On August 8, 1870, the international 1870 America's Cup (also called the Queen's Cup) was the first America's Cup to be hosted in the United States at New York Harbor. George A. Osgood with his American schooner Fleetwing and his brother Franklin Osgood's with his yacht Magic, were in the competition. The course started from the Staten Island N.Y.Y.C anchorage down through the Narrows to the S.W. Split buoy, across to the Sandy Hook lightship and return to Staten Island. The race was won by the Franklin Osgood's Magic with the Fleetwing finishing in 12th place. Franklin Osgood's yacht Magic beat 16 competitors from the New York Yacht Club, including James Lloyd Ashbury's English yacht Cambria that sailed to New York on behalf of the Royal Thames Yacht Club and the yachts Dauntless, Idler, Fleetwing, Phantom, America and others.

In 1884, The schooner yacht Fleetwing was owned by Robert Elliot, who rebuilt and lengthened her at Port Jefferson, New York. She was lengthened to 117 feet long.

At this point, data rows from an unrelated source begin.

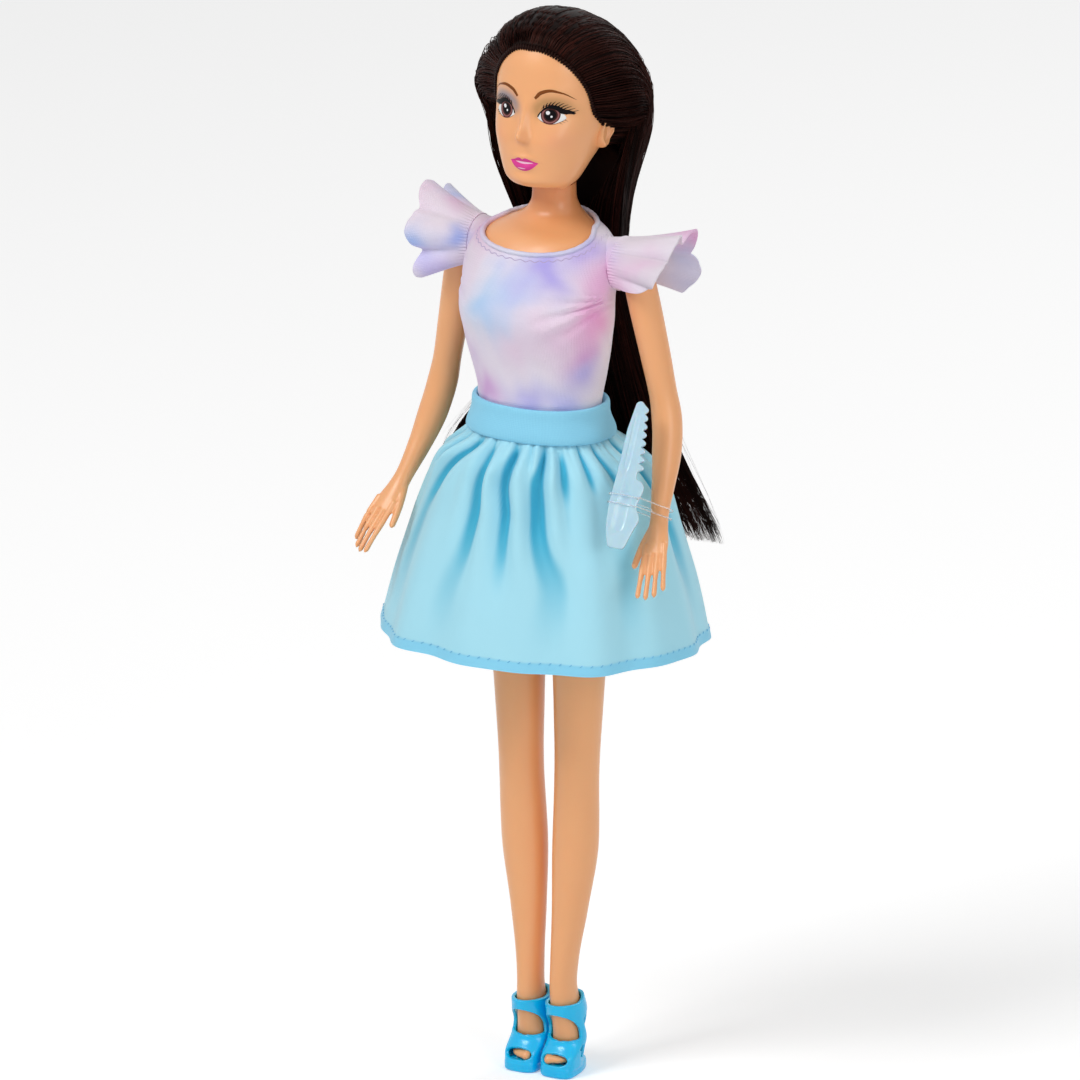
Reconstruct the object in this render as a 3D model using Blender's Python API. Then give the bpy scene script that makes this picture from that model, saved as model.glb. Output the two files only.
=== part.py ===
"""A fashion doll with long hair, a knit top with frilled sleeves, a gathered skirt, sandals and a comb.

Metres, +Z up. The doll faces -Y and stands on z = 0; its left side is +X.
Every length is a named value below. Tables of shares follow the sizes named beside them.
"""

import math

import bmesh
import bpy
import numpy as np
from mathutils import Vector

# Clearances
gap = 0.0003
cloth_gap = 0.0004
cut_overrun = 0.002

# Torso, from the crotch up to the top of the neck
leg_height = 0.148
crotch_drop = 0.009
torso_height = 0.1027
shoulder_half_width = 0.0205
chest_depth = 0.018
joint_axis_y = 0.005
yoke_drop = 0.0147
bust_swell = 0.0012
bust_spacing = 0.0088
bust_reach = 0.0065

# Joint parts
peg_radius = 0.0025
peg_length = 0.0042
axle_radius = 0.0015
axle_length = 0.018
knob_radius = 0.0034
knob_height = 0.0033
knob_shank_radius = 0.002
knob_shank_length = 0.0052
neck_axis_y = 0.007
hip_inner_x = 0.0046
hip_width = 0.0172
hip_radius = 0.012
hip_cut_radius = 0.0155

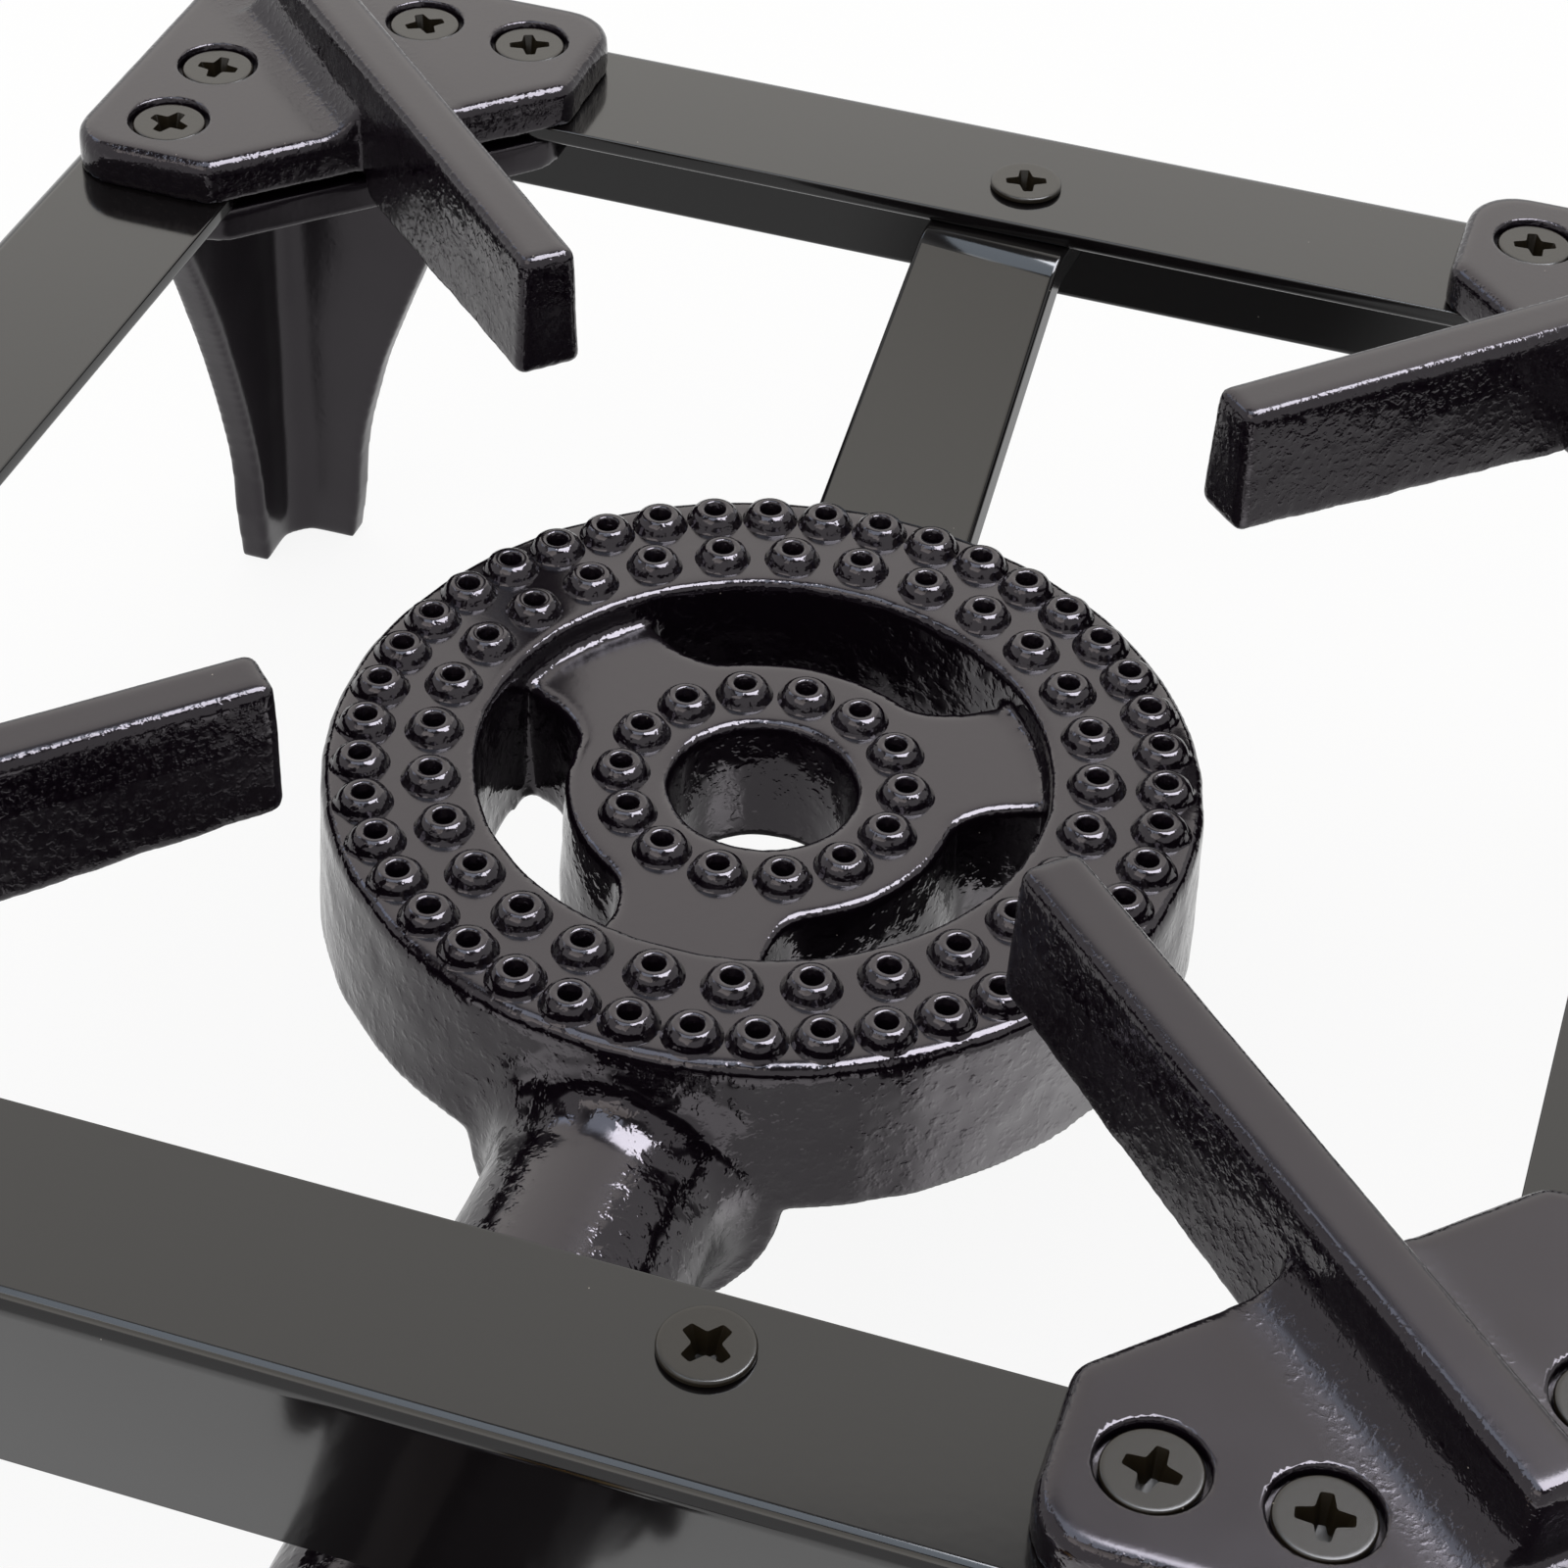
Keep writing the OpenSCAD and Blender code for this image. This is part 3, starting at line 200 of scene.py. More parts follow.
@dataclass(frozen=True)
class CastEnamel(Enamel):
    """Black stove enamel fired over a sand casting.

    The eye sees a deep, wet black. The sand's grit shows through it on the sides as small bright and
    dark pebbles, while the ground top faces are smoother and mirror the light as an even grey.
    """

    colour: str = "#0c070d"
    sheen: str = "#fff7ff"
    ior: float = 1.5
    side_roughness: float = 0.07
    top_roughness: float = 0.13
    cloudiness: float = 0.06
    grit_mm: float = 1.8
    grit_depth_mm: float = 0.05
    grit_cover: float = 0.45
    swell_mm: float = 6.0
    swell_depth_mm: float = 0.12
    top_grit: float = 0.08
    band_grit: float = 0.7
    band_blur: float = 0.16
    band_mm: float = 0.0
    band_fade_mm: float = 9.0
    band_top_mm: float = 168.0
    speck_pitch_mm: float = 9.0
    speck_mm: float = 0.15

    def unground(self, tree: bpy.types.NodeTree, place: bpy.types.NodeSocket) -> bpy.types.NodeSocket:
        """Mark the band along the corner castings' diagonals that isn't ground smooth.

        Args:
            tree: The material's node tree.
            place: The socket of the place.

        Returns:
            A socket that gives the relief in the band, and 0 away from it.
        """
        apart = add_node(
            tree, "ShaderNodeVectorMath", {0: place, 1: DATUM.axis * METRES}, {"operation": "SUBTRACT"},
        )
        folded = add_node(tree, "ShaderNodeVectorMath", {0: apart.outputs[0]}, {"operation": "ABSOLUTE"})
        across = add_node(
            tree, "ShaderNodeVectorMath",
            {0: folded.outputs[0], 1: (math.sqrt(0.5), -math.sqrt(0.5), 0.0)}, {"operation": "DOT_PRODUCT"},
        )
        distance = add_node(tree, "ShaderNodeMath", {0: across.outputs["Value"]}, {"operation": "ABSOLUTE"})
        band = add_node(
            tree, "ShaderNodeMapRange",
            {"Value": distance.outputs[0], "From Min": self.band_mm * METRES,
             "From Max": (self.band_mm + self.band_fade_mm) * METRES, "To Min": 1.0, "To Max": 0.0},
            {"interpolation_type": "SMOOTHSTEP"},
        )
        height = add_node(tree, "ShaderNodeSeparateXYZ", {0: place})
        low = add_node(
            tree, "ShaderNodeMath", {0: height.outputs["Z"], 1: self.band_top_mm * METRES},
            {"operation": "LESS_THAN"},
        )
        marked = add_node(
            tree, "ShaderNodeMath", {0: band.outputs[0], 1: low.outputs[0]}, {"operation": "MULTIPLY"},
        )
        return add_node(
            tree, "ShaderNodeMath", {0: marked.outputs[0], 1: self.band_grit}, {"operation": "MULTIPLY"},
        ).outputs[0]

    def shader(self, tree: bpy.types.NodeTree) -> bpy.types.Node:
        """Build the enamel's nodes.

        Args:
            tree: The material's node tree.

        Returns:
            The shader node.
        """
        coords = add_node(tree, "ShaderNodeTexCoord")
        place = coords.outputs["Object"]
        facing = add_node(tree, "ShaderNodeSeparateXYZ", {0: coords.outputs["Normal"]})
        flat = add_node(
            tree, "ShaderNodeMapRange",
            {"Value": facing.outputs["Z"], "From Min": 0.92, "From Max": 0.985},
            {"interpolation_type": "SMOOTHSTEP"},
        )
        calm = add_node(
            tree, "ShaderNodeMapRange",
            {"Value": flat.outputs[0], "To Min": 1.0, "To Max": self.top_grit},
        )
        relief = calm.outputs[0]
        gloss = add_node(
            tree, "ShaderNodeMapRange",
            {"Value": flat.outputs[0], "To Min": self.side_roughness, "To Max": self.top_roughness},
        )
        if self.band_mm > 0:
            band = self.unground(tree, place)
            relief = add_node(
                tree, "ShaderNodeMath", {0: relief, 1: band}, {"operation": "MAXIMUM"},
            ).outputs[0]
            gloss = add_node(
                tree, "ShaderNodeMath", {0: band, 1: self.band_blur, 2: gloss.outputs[0]},
                {"operation": "MULTIPLY_ADD"},
            )
        swell = add_node(
            tree, "ShaderNodeTexNoise",
            {"Vector": place, "Scale": 1 / (self.swell_mm * METRES), "Detail": 0.0},
        )
        swollen = add_node(
            tree, "ShaderNodeBump",
            {"Height": swell.outputs[0], "Strength": relief, "Distance": self.swell_depth_mm * METRES},
        )
        grit = add_node(
            tree, "ShaderNodeTexNoise",
            {"Vector": place, "Scale": 1 / (self.grit_mm * METRES), "Detail": 2.0, "Roughness": 0.5},
        )
        pebbles = add_node(
            tree, "ShaderNodeMapRange",
            {"Value": grit.outputs[0], "From Min": self.grit_cover, "From Max": 0.75},
            {"interpolation_type": "SMOOTHSTEP"},
        )
        gritty = add_node(
            tree, "ShaderNodeBump",
            {"Height": pebbles.outputs[0], "Strength": relief,
             "Distance": self.grit_depth_mm * METRES, "Normal": swollen.outputs[0]},
        )
        cloud = add_node(
            tree, "ShaderNodeTexNoise",
            {"Vector": place, "Scale": 1 / (3 * self.swell_mm * METRES), "Detail": 2.0},
        )
        cloudy = add_node(
            tree, "ShaderNodeMath",
            {0: cloud.outputs[0], 1: self.cloudiness, 2: gloss.outputs[0]}, {"operation": "MULTIPLY_ADD"},
        )
        return add_node(
            tree, "ShaderNodeBsdfPrincipled",
            {"Base Color": self.specked(tree, place), "Roughness": cloudy.outputs[0], "IOR": self.ior,
             "Specular Tint": linear(self.sheen), "Normal": gritty.outputs[0]},
        )


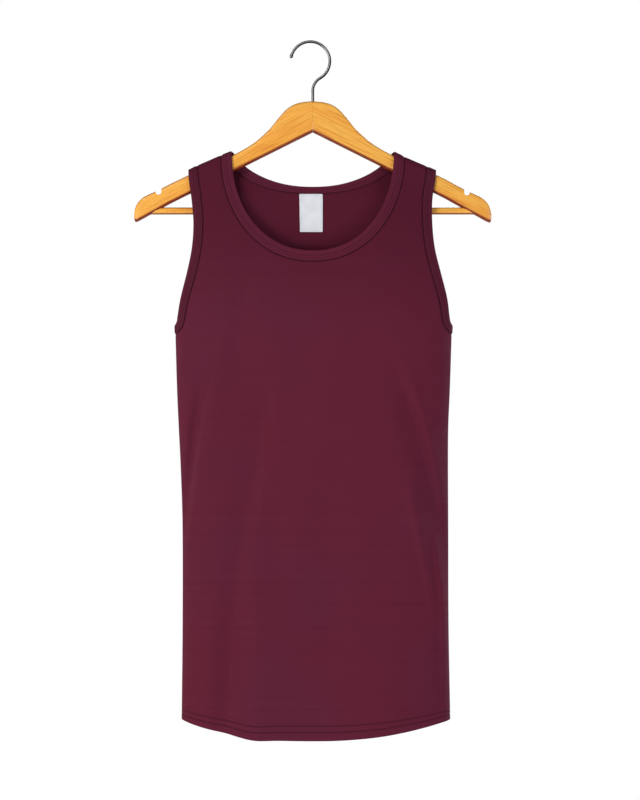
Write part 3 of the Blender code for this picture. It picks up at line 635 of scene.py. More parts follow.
# Free edge of the armhole from the underarm up: drop, and how far inside the
# underarm's half width it lies on the left and on the right
ARMHOLE_EDGE = (
    (0.348, 0.0021, 0.0021),
    (0.340, 0.0035, 0.0036),
    (0.318, 0.0072, 0.0064),
    (0.286, 0.0152, 0.0145),
    (0.256, 0.0212, 0.0218),
    (0.226, 0.0231, 0.0248),
    (0.196, 0.0206, 0.0246),
    (0.172, 0.0172, 0.0208),
)
HEM_DROP = {"front": 0.8660, "back": 0.8615}     # at the middle
HEM_SIDE = (0.166, 0.8422)      # a place near the side seam: across, drop
HEM_LIFT = {"left": 0.0012, "right": -0.0012}   # at the side seam
HEM_LIFT_POWER = 8
HEM_CORNER = 0.0040             # rounding of the hem's side corners
HEM_CURVE = 2.2                 # the power by which the hem rises to it
HEM_DROOP = (0.074, 0.024, 0.0030)  # where the front's left hem sags: across, width, depth
# Half of the body's thickness, front to back: drop, front, back
BODY_DEPTH = (
    (0.160, 0.0200, 0.0165),
    (0.260, 0.0230, 0.0190),
    (0.360, 0.0270, 0.0240),
    (0.550, 0.0290, 0.0265),
    (0.700, 0.0300, 0.0275),
    (0.870, 0.0310, 0.0285),
)
BODY_SQUARENESS = 4.0           # 2 is an ellipse, more is flatter with rounder sides
# Below the shoulder seam: where the strap leaves the arm, and where it has joined the
# body's own curve
STRAP_LEAVES_ARM = {"front": 0.006, "back": 0.030}
STRAP_MEETS_BODY = {"front": 0.100, "back": 0.130}
BAR_FRONT = -0.0064             # depth of the cloth that lies against the bar
ARM_LEFT = 0.0020               # below the arm's lower edge, where the back starts forward
BAR_MET = 0.0030                # above the bar's middle, where the cloth is in front of it
BAR_LEFT = 0.0060               # below the bar's middle, where the cloth leaves it
BACK_RETURN = 0.130             # over which it returns to the body's curve
# Folds: a smooth line through three places (across and drop of the top, the middle and
# the foot), half width to its left and to its right, and height. A trough's is negative.
FOLDS = {
    "front": (
        ((-0.1126, 0.3700), (-0.1347, 0.4765), (-0.1590, 0.6550), 0.0050, 0.0280, 0.0064),
        ((-0.1370, 0.4100), (-0.1480, 0.5050), (-0.1600, 0.6250), 0.0085, 0.0060, -0.0058),
        ((-0.0777, 0.2600), (-0.0900, 0.3456), (-0.0990, 0.4500), 0.0130, 0.0110, -0.0018),
        ((-0.0550, 0.4400), (-0.0925, 0.6573), (-0.1110, 0.9000), 0.0180, 0.0110, -0.0052),
        ((-0.0960, 0.6900), (-0.1030, 0.8000), (-0.1130, 0.9000), 0.0180, 0.0110, -0.0042),
        ((-0.0640, 0.6500), (-0.0700, 0.7800), (-0.0740, 0.9315), 0.0110, 0.0160, 0.0024),
        ((0.1000, 0.4000), (0.1390, 0.5100), (0.1640, 0.6300), 0.0180, 0.0070, -0.0054),
        ((0.1170, 0.4000), (0.1450, 0.5036), (0.1660, 0.6000), 0.0055, 0.0080, 0.0028),
        ((0.1180, 0.5500), (0.1360, 0.6261), (0.1550, 0.7250), 0.0075, 0.0100, 0.0040),
        ((0.1480, 0.6050), (0.1612, 0.6950), (0.1655, 0.8550), 0.0045, 0.0065, 0.0044),
        ((0.0280, 0.5000), (0.0200, 0.6500), (0.0260, 0.8300), 0.0220, 0.0220, -0.0020),
    ),
    "back": (
        ((0.1100, 0.3500), (0.1260, 0.4700), (0.1550, 0.6200), 0.0240, 0.0090, 0.0055),
        ((0.0780, 0.4700), (0.0920, 0.6400), (0.1080, 0.8500), 0.0120, 0.0160, -0.0048),
        ((-0.0900, 0.4000), (-0.1220, 0.5300), (-0.1500, 0.6600), 0.0090, 0.0130, -0.0045),
        ((-0.0840, 0.5000), (-0.1080, 0.6100), (-0.1500, 0.7200), 0.0090, 0.0160, 0.0045),
        ((-0.1100, 0.6800), (-0.1300, 0.7600), (-0.1500, 0.8400), 0.0080, 0.0120, 0.0026),
        ((-0.0300, 0.5200), (-0.0200, 0.6800), (-0.0260, 0.8300), 0.0220, 0.0220, -0.0025),
    ),
}
FOLD_POINTS = 24                # on each of a fold's two stretches
FOLD_END = 0.06                 # where on a sine's hump a fold starts
FOLD_FADE = 0.009               # folds die out over this distance to the side seam
# Slow unevenness of hanging jersey: waves across and down, start, height
WANDER = (
    (0.118, 0.610, 0.4, 0.00055),
    (0.071, 0.430, 2.1, 0.00035),
    (0.049, 0.300, 3.7, 0.00022),
    (0.210, 0.180, 5.2, 0.00040),
)
WANDER_DRIFT = 1.7              # how much the start shifts the waves down
WANDER_TOP = (0.12, 0.15)       # from how far above the underarm, over what, they grow
SEAM_DIP = 0.00075              # how deep the cloth is drawn in at a seam
SEAM_DIP_RUN = 0.0012
STITCH_DIP = 0.00040
STITCH_DIP_RUN = 0.0009
INNER_DIP = 0.5                 # how much of that the wall's inner side is pushed in
EDGE_LEAST = 0.12               # how much of its thickness a cut edge keeps
HEM_TURN_RUN = 0.0015           # over which the turned hem rounds into its edge
PANEL_CREASE = math.radians(75.0)
SEAM_RUN = 0.035                # over which a band's insets turn to follow the shoulder seam
TUCK = 0.0012                   # how far a panel reaches under its band
SLOPE_STEP = 0.0004             # for the cloth's slope
# How finely the cloth is divided
BODY_ROWS = 165
ROW_CROWDING = 1.3              # body rows lie closer together towards the chest
EDGE_ROWS = {"front": 66, "back": 88}
BACK_NECK_ROWS = 34
TURN_ROWS = 12
CLOTH_COLUMNS = 78
COLUMN_CROWDING = 1.35          # columns stand closer towards the side
EDGE_COLUMNS = (0.0, 0.00025, 0.0007, 0.0013, 0.0021, 0.0032, 0.0048, 0.0070)
HEM_ROW_STEPS = (0.0, 0.0002, 0.0006, 0.0012)
HEM_ROW_GAP = 0.00075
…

In 1903, the Fleetwing was owned by E. O. Mapes, of Minneapolis who sailed her to the West Indies. They left the yacht at Cienfuegos, Cuba.

==End of service==

In 1905, the Fleetwing adventures ended when she was laid up in Erie Basin in Brooklyn. She was then bought by the American Baptist Home Mission Society and fitted as a gospel ship for religious work among the sailors.